UN warns Internet restrictions violate human rights

[JURIST] The UN warned [press release] in a report [text] Friday that government restrictions on the right to freedom of opinion and expression on the Internet impinge on human rights. Article 19 of the International Covenant on Civil and Political Rights [text] outlines the types of restrictions that would be considered breaches of party states' obligations to guarantee the right to freedom of expression. UN Special Rapporteur on freedom of expression Frank LaRue [official profile] provided examples of governments restricting, controlling, manipulating and censoring Internet content without any legal basis. LaRue suggested that, because of the unique features of the Internet, governments have increased restrictions on Internet use out of fear of mobilization and rapid dissemination of information. The report suggested that Internet restrictions stifle other fundamental rights:

The right to freedom of opinion and expression is as much a fundamental right on its own accord as it is an "enabler" of other rights, including economic, social and cultural rights, such as the right to education and the right to take part in cultural life and to enjoy the benefits of scientific progress and its applications, as well as civil and political rights, such as the rights to freedom of association and assembly. Thus, by acting as a catalyst for individuals to exercise their right to freedom of opinion and expression, the Internet also facilitates the realization of a range of other human rights.
LaRue acknowledged that there are some exceptions to the right to freedom of expression, namely types of expression that infringe on the rights of others, like child pornography, hate speech and defamation.

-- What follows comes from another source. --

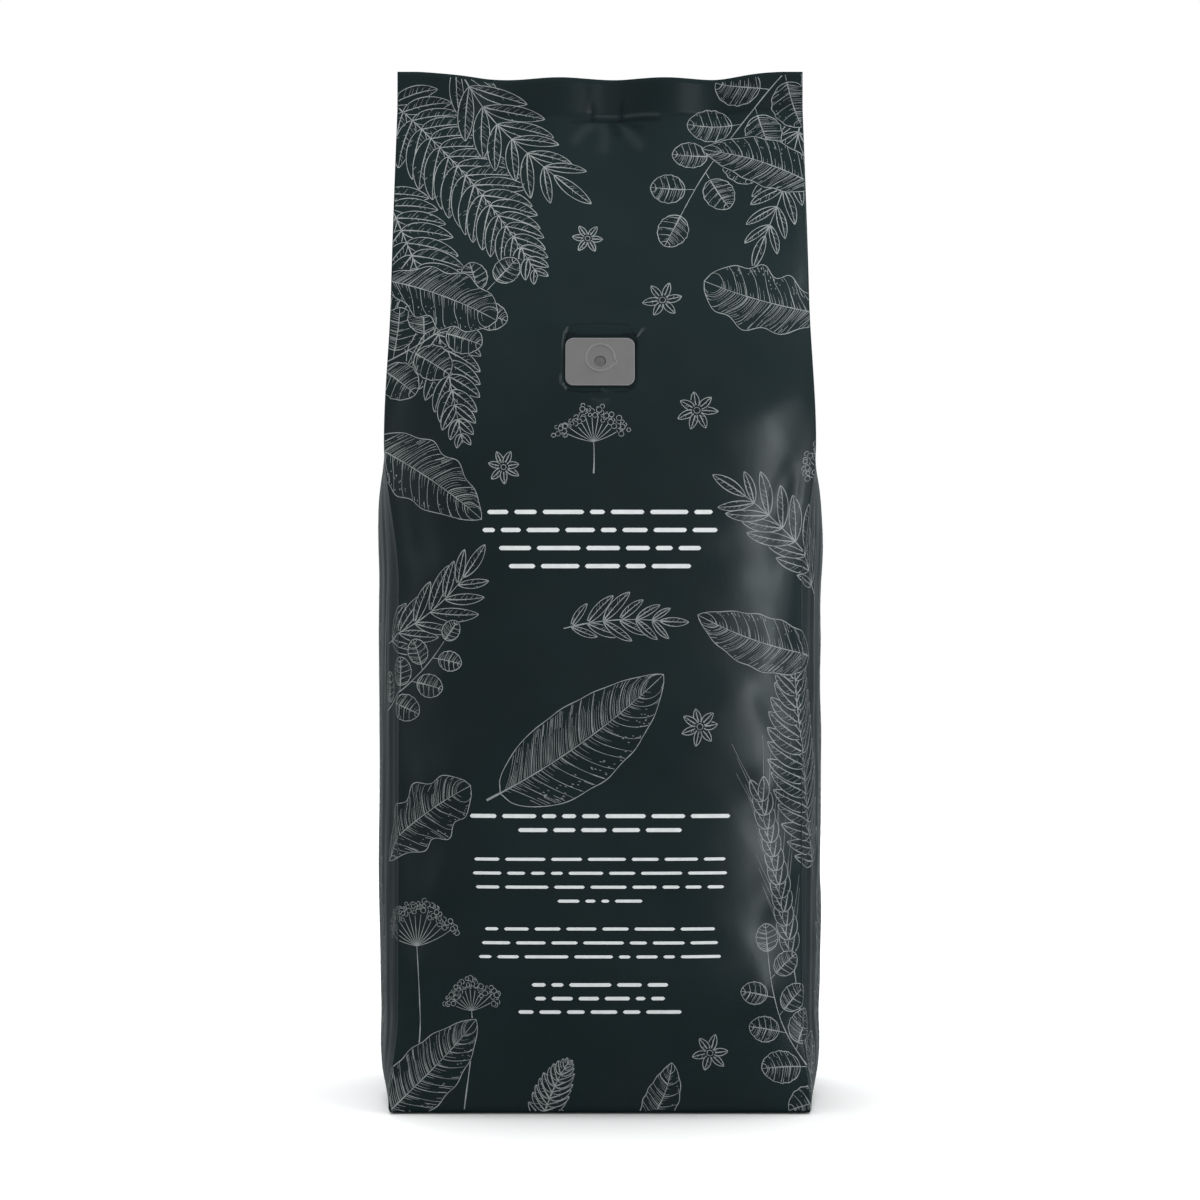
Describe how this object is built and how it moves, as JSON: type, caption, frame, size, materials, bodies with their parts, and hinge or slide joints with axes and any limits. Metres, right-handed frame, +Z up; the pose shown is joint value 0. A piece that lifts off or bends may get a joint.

LaRue called on Algeria [press release] in April to "guarantee the right to freedom of opinion and expression" including decriminalizing defamation, but praised government efforts to provide Internet access [JURIST report] to eight million through libraries and public centers. In January, Amnesty International (AI) [advocacy website] called for Hungary to amend its new media law [press release; JURIST report] that had caused outbreaks of public protests in Budapest and Vienna. The law had been harshly criticized by members of the media [JURIST report], as well as other European governments, as too restrictive of free expression. In December, the National Assembly of Venezuela [official website, in Spanish] passed the Social Responsibility Law [text, PDF, in Spanish; JURIST report], which bans Internet content that promotes unrest among citizens or challenges legally established authorities. The US State Department (DOS) [official website] in March 2010 released its 2009 Country Reports on Human Rights Practices [materials] and the DOS criticized China [JURIST report] for its increased Internet censorship. The DOS reported [materials; JURIST report] in March 2011 that the same trend continued through 2010.